Audubon left his home on March 11, 1843, with Victor, who accompanied him as far as Philadelphia, where a rendezvous was made before starting west. The party went first to Baltimore, and by steam cars to Cumberland, then by coach through the Gap, and across the Alleghanies to Wheeling, where a steamer took them down river to Cincinnati. On March 19 they reached Louisville, where Audubon spent four days with his brother-in-law, William G. Bakewell, and on the 28th they arrived at St. Louis, where the party completed their outfit. On April 25 they began their ascent to the Missouri, in the steamer Magnet, a small vessel belonging to the American Fur Company, with a motley crowd of trappers, employed by the Company, representing French creoles, Canadian French, Indians, and other nationalities.
During this journey, which lasted eight months, Audubon kept a voluminous journal, which was written in a fine hand on large sheets of linen paper that could be easily rolled and carried in his pocket; this was afterwards sent to Bachman, was returned, and was lost for fifty years, or until 1896, when it was recovered from an old secretary by Audubon's granddaughters, one of whom published it in 1898.[193] It is a highly interesting and spirited narrative from beginning to end, and abounds in graphic pictures of the Indians and trappers, the military posts and pioneer settlements, the abundant bird life and big game, the biggest of which, the buffalo, was then seen by Audubon in a state of nature for the first time, the grand and turbulent rivers, and the smiling or frowning face of the great wilderness so soon to be changed by the devastating hands of civilized man.
What Audubon thought to be a new finch, discovered near the Snake Hills in Missouri, was named for Edward Harris, and though it proved to have been previously described, the bird is still known as "Harris' Finch"; a few days later a new vireo, Vireo bellii, received the name of John G. Bell, his taxidermist, and similar honors were passed to artist Isaac Sprague, to whom was dedicated the little titlark, Alauda spragueii, now Anthus spraguei.
In those days of river navigation, the frequent tying up for fuel or necessary repairs, not to speak of grounding in a treacherous channel, gave almost daily opportunities for the hunters to go ashore, and these occasions seldom failed to produce something interesting, new, or rare. In the Indian country, at Bellevue, Nebraska, where they touched to land a part of their cargo, Audubon "saw a trick of the trade, which made him laugh. Eight cords of wood were paid for with five tin cups of sugar and three of coffee—value at St. Louis about twenty-five cents."
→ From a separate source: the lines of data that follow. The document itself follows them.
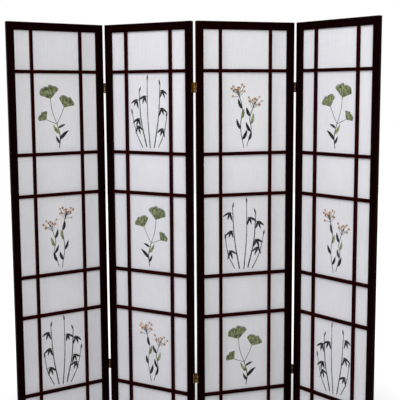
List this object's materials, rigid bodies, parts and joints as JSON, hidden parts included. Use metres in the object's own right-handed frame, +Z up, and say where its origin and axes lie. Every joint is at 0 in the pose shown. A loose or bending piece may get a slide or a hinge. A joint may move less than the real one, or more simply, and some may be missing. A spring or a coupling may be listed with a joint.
{
  "type": "folding screen",
  "caption": "Free-standing folding screen: dark wooden lattice panels backed with pale cloth, hinged edge to edge so that they stand in a zigzag or fold flat.",
  "frame": {"origin": "on the floor, in the middle of the ground that the standing screen covers", "axes": "+X across the screen to the viewer's right, +Y to its back (the bars and the front face -Y), +Z up along the panels"},
  "size_m": [1.5012, 0.4345, 1.803],
  "materials": {
    "frame_wood": "dark cherry stain, satin lacquer",
    "bar_wood": "dark cherry stain, satin lacquer",
    "cloth": "white slubbed cloth, stretched",
    "embroidery_dark": "charcoal thread, satin stitch",
    "embroidery_green": "leaf green thread, satin stitch",
    "embroidery_rust": "soft rust thread, satin stitch",
    "hinge_brass": "brushed, lightly aged",
    "pin_brass": "polished by wear",
    "screw_brass": "bright"
  },
  "bodies": {
    "panel_1": {"panel_1_left_stile": "frame_wood", "panel_1_right_stile": "frame_wood", "panel_1_top_rail": "frame_wood", "panel_1_bottom_rail": "frame_wood", "panel_1_left_bar": "bar_wood", "panel_1_right_bar": "bar_wood", "panel_1_cross_bars": "bar_wood", "panel_1_cloth": "cloth", "panel_1_back_strips": "frame_wood", "left_fold_upper_leaf_1": "hinge_brass", "left_fold_lower_leaf_1": "hinge_brass", "left_fold_pins": "pin_brass", "left_fold_screws_1": "screw_brass"},
    "panel_2": {"panel_2_left_stile": "frame_wood", "panel_2_right_stile": "frame_wood", "panel_2_top_rail": "frame_wood", "panel_2_bottom_rail": "frame_wood", "panel_2_left_bar": "bar_wood", "panel_2_right_bar": "bar_wood", "panel_2_cross_bars": "bar_wood", "panel_2_cloth": "cloth", "panel_2_back_strips": "frame_wood", "middle_fold_upper_leaf_2": "hinge_brass", "middle_fold_lower_leaf_2": "hinge_brass", "middle_fold_pins": "pin_brass", "middle_fold_screws_2": "screw_brass", "left_fold_upper_leaf_2": "hinge_brass", "left_fold_lower_leaf_2": "hinge_brass", "left_fold_screws_2": "screw_brass"},
    "panel_3": {"panel_3_left_stile": "frame_wood", "panel_3_right_stile": "frame_wood", "panel_3_top_rail": "frame_wood", "panel_3_bottom_rail": "frame_wood", "panel_3_left_bar": "bar_wood", "panel_3_right_bar": "bar_wood", "panel_3_cross_bars": "bar_wood", "panel_3_cloth": "cloth", "panel_3_back_strips": "frame_wood", "right_fold_upper_leaf_3": "hinge_brass", "right_fold_lower_leaf_3": "hinge_brass", "right_fold_pins": "pin_brass", "right_fold_screws_3": "screw_brass", "middle_fold_upper_leaf_3": "hinge_brass", "middle_fold_lower_leaf_3": "hinge_brass", "middle_fold_screws_3": "screw_brass"},
    "panel_4": {"panel_4_left_stile": "frame_wood", "panel_4_right_stile": "frame_wood", "panel_4_top_rail": "frame_wood", "panel_4_bottom_rail": "frame_wood", "panel_4_left_bar": "bar_wood", "panel_4_right_bar": "bar_wood", "panel_4_cross_bars": "bar_wood", "panel_4_cloth": "cloth", "panel_4_back_strips": "frame_wood", "right_fold_upper_leaf_4": "hinge_brass", "right_fold_lower_leaf_4": "hinge_brass", "right_fold_screws_4": "screw_brass"}
  },
  "joints": [
    {"name": "left_fold", "type": "hinge", "parent": "panel_2", "child": "panel_1", "pos_m": [-0.37533, 0.20399, 0.9], "axis": [0, 0, 1], "range_deg": [-63.5, 116.5]},
    {"name": "middle_fold", "type": "hinge", "parent": "panel_2", "child": "panel_3", "pos_m": [0.02116, 0.00149, 0.9], "axis": [0, 0, 1], "range_deg": [-47, 133]},
    {"name": "right_fold", "type": "hinge", "parent": "panel_3", "child": "panel_4", "pos_m": [0.45108, 0.11713, 0.9], "axis": [0, 0, -1], "range_deg": [-67, 113]}
  ]
}
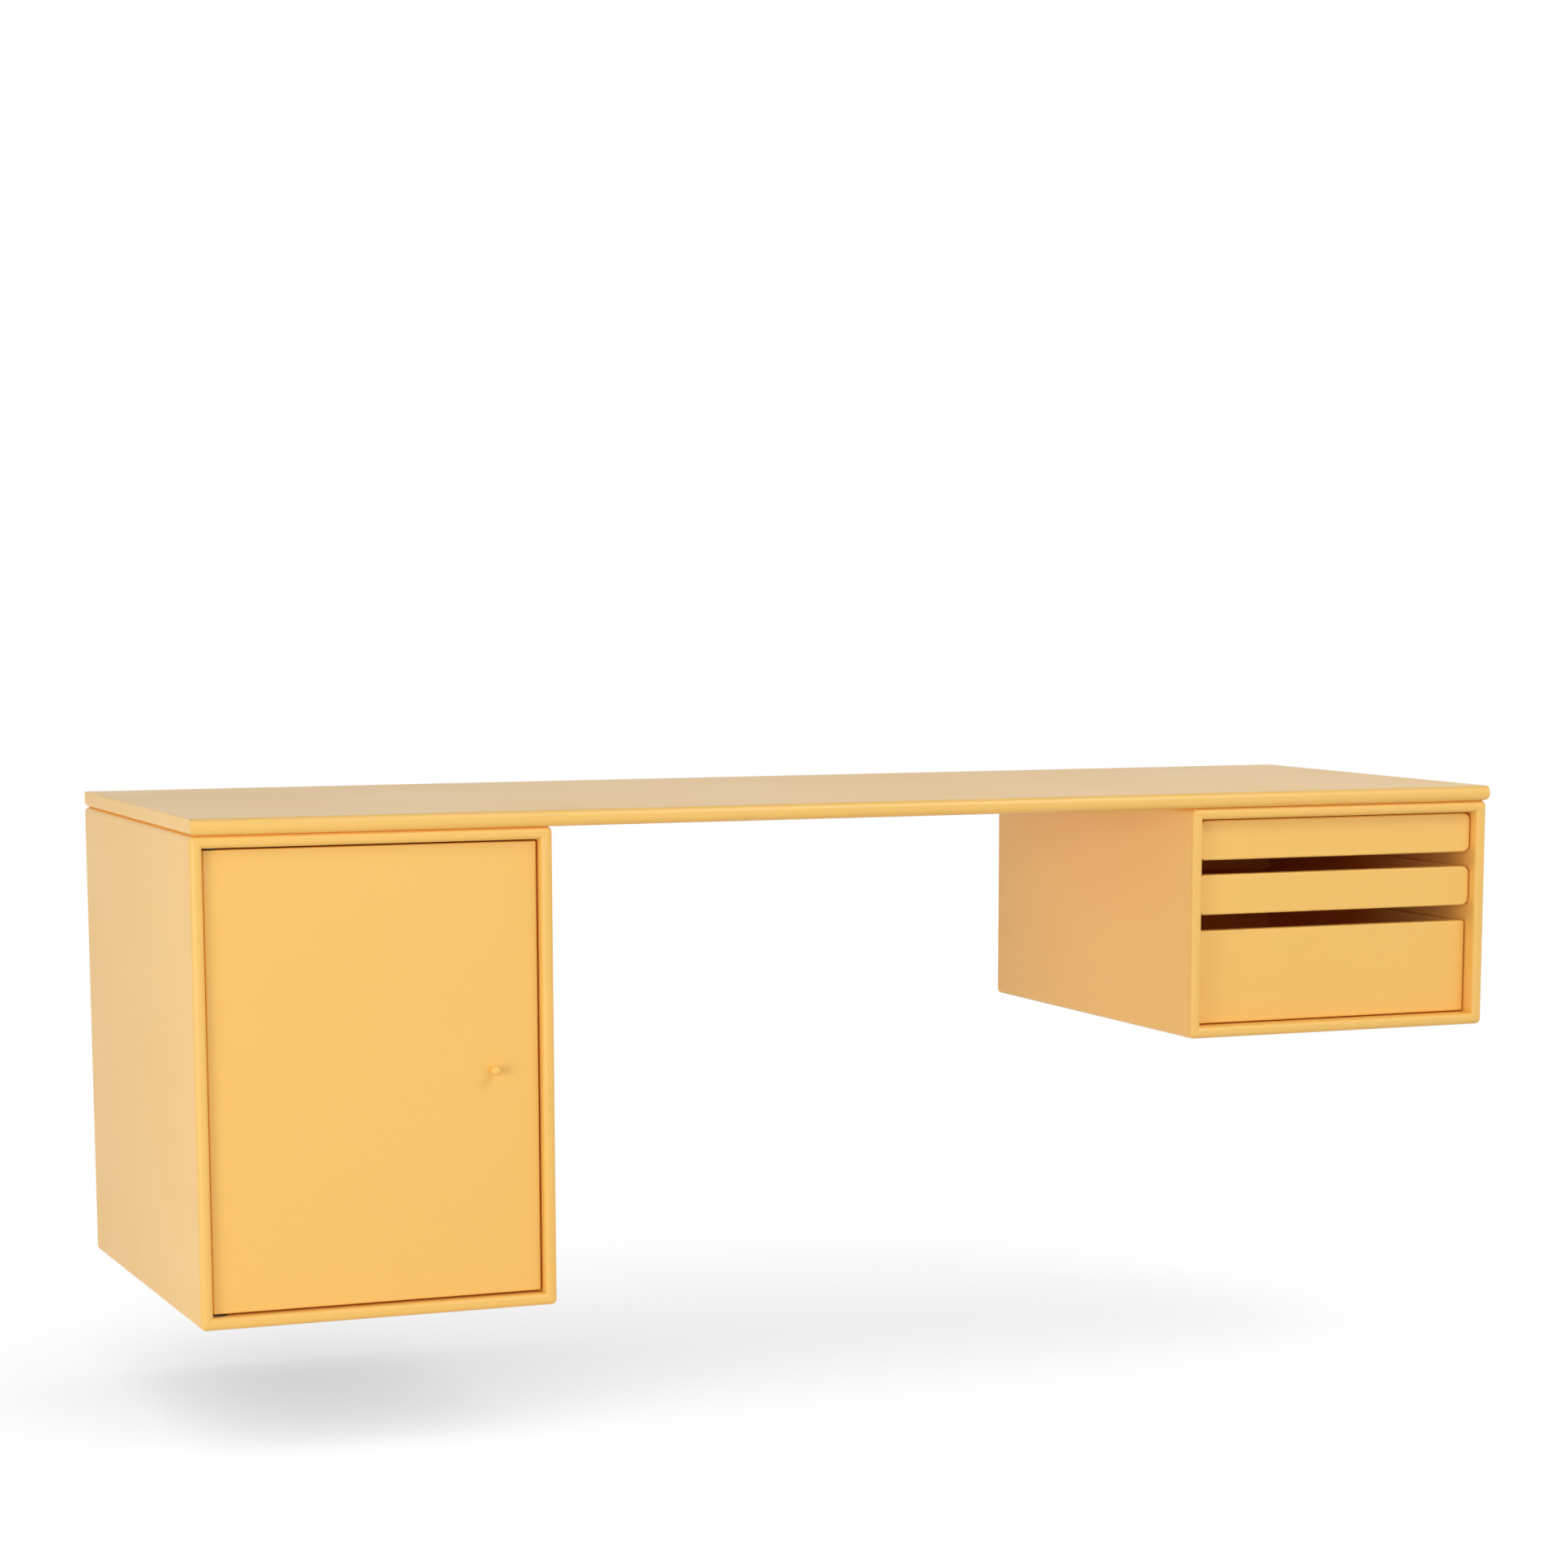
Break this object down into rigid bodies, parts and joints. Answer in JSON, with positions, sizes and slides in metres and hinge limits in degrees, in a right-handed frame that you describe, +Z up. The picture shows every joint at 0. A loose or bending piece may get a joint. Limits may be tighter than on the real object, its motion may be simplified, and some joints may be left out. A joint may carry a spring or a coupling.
{
  "type": "floating wall desk",
  "caption": "Wall-hung desk: a tabletop with rounded edges on a cabinet with an inset hinged door at one end and a unit with sliding trays and a drawer at the other.",
  "frame": {"origin": "on the wall, midway along the desk, at the height of the wall screws that hold its rails", "axes": "+X along the wall to the right as seen from the seat, +Y into the wall, +Z up"},
  "size_m": [1.404, 0.4745, 0.484],
  "materials": {
    "lacquered_board": "satin sprayed lacquer on medium-density fibreboard",
    "lacquered_knob": "satin",
    "zinc_plated_steel": "zinc plated",
    "moulded_nylon": "moulded",
    "catch_plastic": "moulded",
    "ferrite_magnet": "ground",
    "beech_spline": "bare"
  },
  "bodies": {
    "carcass": {"bracket_screws": "zinc_plated_steel", "cabinet_back_board": "lacquered_board", "cabinet_bottom_board": "lacquered_board", "cabinet_corner_splines": "beech_spline", "cabinet_left_board": "lacquered_board", "cabinet_right_board": "lacquered_board", "cabinet_shelf": "lacquered_board", "cabinet_top_board": "lacquered_board", "cabinet_wall_rail": "zinc_plated_steel", "catch_housing": "catch_plastic", "catch_magnet": "ferrite_magnet", "catch_screws": "zinc_plated_steel", "door_pivot_bushes": "moulded_nylon", "drawer_left_runner": "moulded_nylon", "drawer_right_runner": "moulded_nylon", "hanging_brackets": "zinc_plated_steel", "lower_tray_left_runner": "moulded_nylon", "lower_tray_right_runner": "moulded_nylon", "runner_screws": "zinc_plated_steel", "runner_stop_pins": "moulded_nylon", "shelf_pegs": "zinc_plated_steel", "tabletop": "lacquered_board", "tabletop_screws": "zinc_plated_steel", "unit_back_board": "lacquered_board", "unit_bottom_board": "lacquered_board", "unit_corner_splines": "beech_spline", "unit_left_board": "lacquered_board", "unit_right_board": "lacquered_board", "unit_top_board": "lacquered_board", "unit_wall_rail": "zinc_plated_steel", "upper_tray_left_runner": "moulded_nylon", "upper_tray_right_runner": "moulded_nylon"},
    "door": {"door": "lacquered_board", "door_pivot_pins": "zinc_plated_steel", "door_knob": "lacquered_knob", "door_knob_screw": "zinc_plated_steel", "strike_plate": "zinc_plated_steel", "strike_plate_screws": "zinc_plated_steel"},
    "upper_tray": {"upper_tray_front": "lacquered_board", "upper_tray_left_wall": "lacquered_board", "upper_tray_right_wall": "lacquered_board", "upper_tray_back_wall": "lacquered_board", "upper_tray_floor": "lacquered_board"},
    "lower_tray": {"lower_tray_front": "lacquered_board", "lower_tray_left_wall": "lacquered_board", "lower_tray_right_wall": "lacquered_board", "lower_tray_back_wall": "lacquered_board", "lower_tray_floor": "lacquered_board"},
    "drawer": {"drawer_front": "lacquered_board", "drawer_left_wall": "lacquered_board", "drawer_right_wall": "lacquered_board", "drawer_back_wall": "lacquered_board", "drawer_floor": "lacquered_board"}
  },
  "joints": [
    {"name": "door_hinge", "type": "hinge", "parent": "carcass", "child": "door", "pos_m": [-0.681, -0.454, 0], "axis": [0, 0, -1], "range_deg": [0, 95]},
    {"name": "upper_tray_slide", "type": "slide", "parent": "carcass", "child": "upper_tray", "axis": [0, -1, 0], "range_m": [0, 0.3]},
    {"name": "lower_tray_slide", "type": "slide", "parent": "carcass", "child": "lower_tray", "axis": [0, -1, 0], "range_m": [0, 0.3]},
    {"name": "drawer_slide", "type": "slide", "parent": "carcass", "child": "drawer", "axis": [0, -1, 0], "range_m": [0, 0.3]}
  ]
}
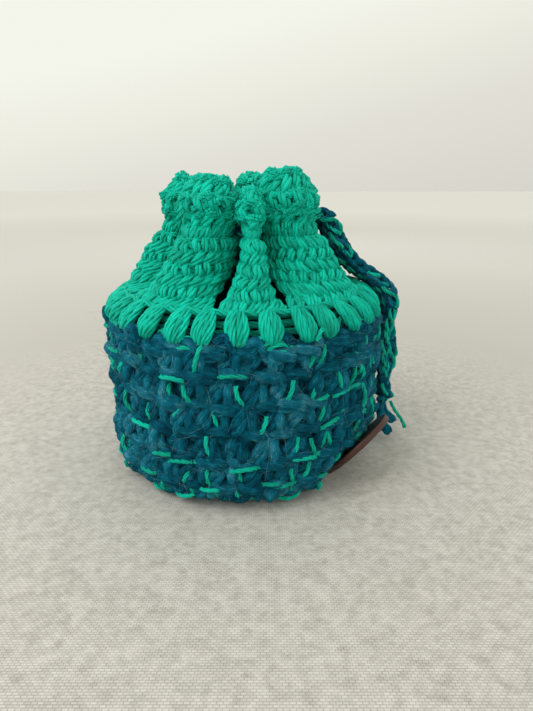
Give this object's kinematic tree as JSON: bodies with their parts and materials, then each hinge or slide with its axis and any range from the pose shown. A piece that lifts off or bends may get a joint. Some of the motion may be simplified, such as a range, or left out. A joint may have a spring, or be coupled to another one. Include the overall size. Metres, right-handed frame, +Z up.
{
  "type": "drawstring dice bag",
  "caption": "Round crocheted pouch: thick wool body, fine cotton collar gathered by a chain-crochet drawstring under a ruffle, with a shell button low on the side.",
  "frame": {"origin": "centre of the foot at the surface that the bag stands on", "axes": "+Z up through the mouth, -Y towards the front of the bag, +X to the side where the drawstring hangs"},
  "size_m": [0.0999, 0.0844, 0.0893],
  "materials": {
    "wool_held_with_cotton": "fuzzy thick wool strand with a thin green cotton strand held along it",
    "green_cotton": "smooth plied cotton with a soft lustre",
    "chain_cord": "chain of one wool and one cotton strand",
    "petrol_wool": "fuzzy wool",
    "coconut_shell": "worn satin with paler rubbed rim"
  },
  "bodies": {
    "bag": {"base_centre": "wool_held_with_cotton", "base_round_2": "wool_held_with_cotton", "base_round_3": "wool_held_with_cotton", "base_round_4": "wool_held_with_cotton", "base_round_5": "wool_held_with_cotton", "wall_round_1": "wool_held_with_cotton", "wall_round_2": "wool_held_with_cotton", "wall_round_3": "wool_held_with_cotton", "wall_round_4": "wool_held_with_cotton", "wall_round_5": "wool_held_with_cotton", "wall_round_6": "wool_held_with_cotton", "puff_stitch_round": "green_cotton"},
    "pleat_1": {"collar_pleat_1": "green_cotton", "eyelet_posts_1": "green_cotton", "ruffle_1": "green_cotton", "drawstring_arc_1": "chain_cord"},
    "pleat_2": {"collar_pleat_2": "green_cotton", "eyelet_posts_2": "green_cotton", "ruffle_2": "green_cotton", "drawstring_arc_2": "chain_cord"},
    "pleat_3": {"collar_pleat_3": "green_cotton", "eyelet_posts_3": "green_cotton", "ruffle_3": "green_cotton", "drawstring_arc_3": "chain_cord"},
    "pleat_4": {"collar_pleat_4": "green_cotton", "eyelet_posts_4": "green_cotton", "ruffle_4": "green_cotton", "drawstring_arc_4": "chain_cord"},
    "pleat_5": {"collar_pleat_5": "green_cotton", "eyelet_posts_5": "green_cotton", "ruffle_5": "green_cotton", "drawstring_arc_5": "chain_cord"},
    "pleat_6": {"collar_pleat_6": "green_cotton", "eyelet_posts_6": "green_cotton", "ruffle_6": "green_cotton", "drawstring_arc_6": "chain_cord"},
    "pleat_7": {"collar_pleat_7": "green_cotton", "eyelet_posts_7": "green_cotton", "ruffle_7": "green_cotton", "drawstring_arc_7": "chain_cord"},
    "drawstring_legs": {"drawstring_leg_a": "chain_cord", "drawstring_leg_b": "chain_cord"},
    "knot": {"drawstring_knot": "chain_cord"},
    "tails": {"wool_tail_a": "petrol_wool", "wool_tail_b": "petrol_wool", "cotton_tail_a": "green_cotton", "cotton_tail_b": "green_cotton"},
    "button": {"button": "coconut_shell", "button_thread": "green_cotton"}
  },
  "joints": [
    {"name": "mouth_open", "type": "hinge", "parent": "bag", "child": "pleat_1", "pos_m": [-0.02019, -0.02883, 0.055], "axis": [0.8192, -0.5736, 0], "range_deg": [0, 14]},
    {"name": "pleat_2_open", "type": "hinge", "parent": "bag", "child": "pleat_2", "pos_m": [0.0049, -0.03486, 0.055], "axis": [0.9903, 0.1392, 0], "range_deg": [0, 14]},
    {"name": "pleat_3_open", "type": "hinge", "parent": "bag", "child": "pleat_3", "pos_m": [0.03048, -0.0176, 0.055], "axis": [0.5, 0.866, 0], "range_deg": [0, 14]},
    {"name": "pleat_4_open", "type": "hinge", "parent": "bag", "child": "pleat_4", "pos_m": [0.02985, 0.01865, 0.055], "axis": [-0.5299, 0.848, 0], "range_deg": [0, 14]},
    {"name": "pleat_5_open", "type": "hinge", "parent": "bag", "child": "pleat_5", "pos_m": [0.00551, 0.03477, 0.055], "axis": [-0.9877, 0.1564, 0], "range_deg": [0, 14]},
    {"name": "pleat_6_open", "type": "hinge", "parent": "bag", "child": "pleat_6", "pos_m": [-0.02309, 0.02657, 0.055], "axis": [-0.7547, -0.6561, 0], "range_deg": [0, 14]},
    {"name": "pleat_7_open", "type": "hinge", "parent": "bag", "child": "pleat_7", "pos_m": [-0.03519, -0.00061, 0.055], "axis": [0.0175, -0.9998, 0], "range_deg": [0, 14]},
    {"name": "drawstring_swing", "type": "hinge", "parent": "bag", "child": "drawstring_legs", "pos_m": [0.01882, 0.00264, 0.076], "axis": [0.1392, -0.9903, 0], "range_deg": [0, 60]},
    {"name": "knot_rise", "type": "slide", "parent": "drawstring_legs", "child": "knot", "axis": [0, 0, 1], "range_m": [0, 0.018], "deforming": ["drawstring_leg_a", "drawstring_leg_b"]},
    {"name": "tail_swing", "type": "hinge", "parent": "knot", "child": "tails", "pos_m": [0.04753, 0.00668, 0.0134], "axis": [0.1392, -0.9903, 0], "range_deg": [0, 20]},
    {"name": "button_twist", "type": "hinge", "parent": "bag", "child": "button", "pos_m": [0.03437, -0.01905, 0.0103], "axis": [0.67, -0.3714, -0.6428], "range_deg": [-20, 20]}
  ],
  "couplings": [
    {"joint": "pleat_2_open", "follows": "mouth_open", "ratio": 1},
    {"joint": "pleat_3_open", "follows": "mouth_open", "ratio": 1},
    {"joint": "pleat_4_open", "follows": "mouth_open", "ratio": 1},
    {"joint": "pleat_5_open", "follows": "mouth_open", "ratio": 1},
    {"joint": "pleat_6_open", "follows": "mouth_open", "ratio": 1},
    {"joint": "pleat_7_open", "follows": "mouth_open", "ratio": 1},
    {"joint": "knot_rise", "follows": "mouth_open", "m_per_rad": 0.0735}
  ]
}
They began to meet with buffalo about the mouth of the James River, in South Dakota, on May 20; the ground, said Audubon, was literally covered with their tracks, and the bushes with their hair. On the same day they discovered "Meadow Larks whose songs and single notes were quite different from those of the Eastern States," and this proved to be the first notice of the Western Meadow Lark, which later appeared as the Sturnella neglecta in the small edition of his Birds of America, then in course of publication.
Audubon's opinion of the Indian was modified considerably after having seen him in the western wilderness, and his confidence in George Catlin's descriptions was completely shattered; "His book," he said, "must, after all, be altogether a humbug. Poor devil! I pity him from the bottom of my soul; had he studied, and kept up to the old French proverb that says, 'Bon Renommé vaut mieux que ceinture doré,' he might have become an honest man—the quintessence of God's works."
After forty-eight days and seven hours out of St. Louis, on the 12th of June, they reached Fort Union, at the mouth of the Yellowstone, where the Omega left them and returned down river. The country proved so interesting that the naturalist remained two months at the fort, where he occupied the room which had been used by Maximilian, Prince of Neuwied, when traveling through the western parts of America ten years before; here Audubon made many drawings. Buffalo were abundant on all sides, and a favorite occupation was shooting wolves from the ramparts of the fort. On June 18 they killed two antelope and two deer before noon, and "immediately after dinner," he said, "the head of the old male was cut off, and I went to work outlining it; first small, with the camera lucida, and then by squares." On the 30th he wrote: "I began drawing at five this morning, and worked almost without cessation till after three, when becoming fatigued for want of practice, I took a short walk, regretting that I could no longer draw twelve or fourteen hours without a pause, or thought of weariness."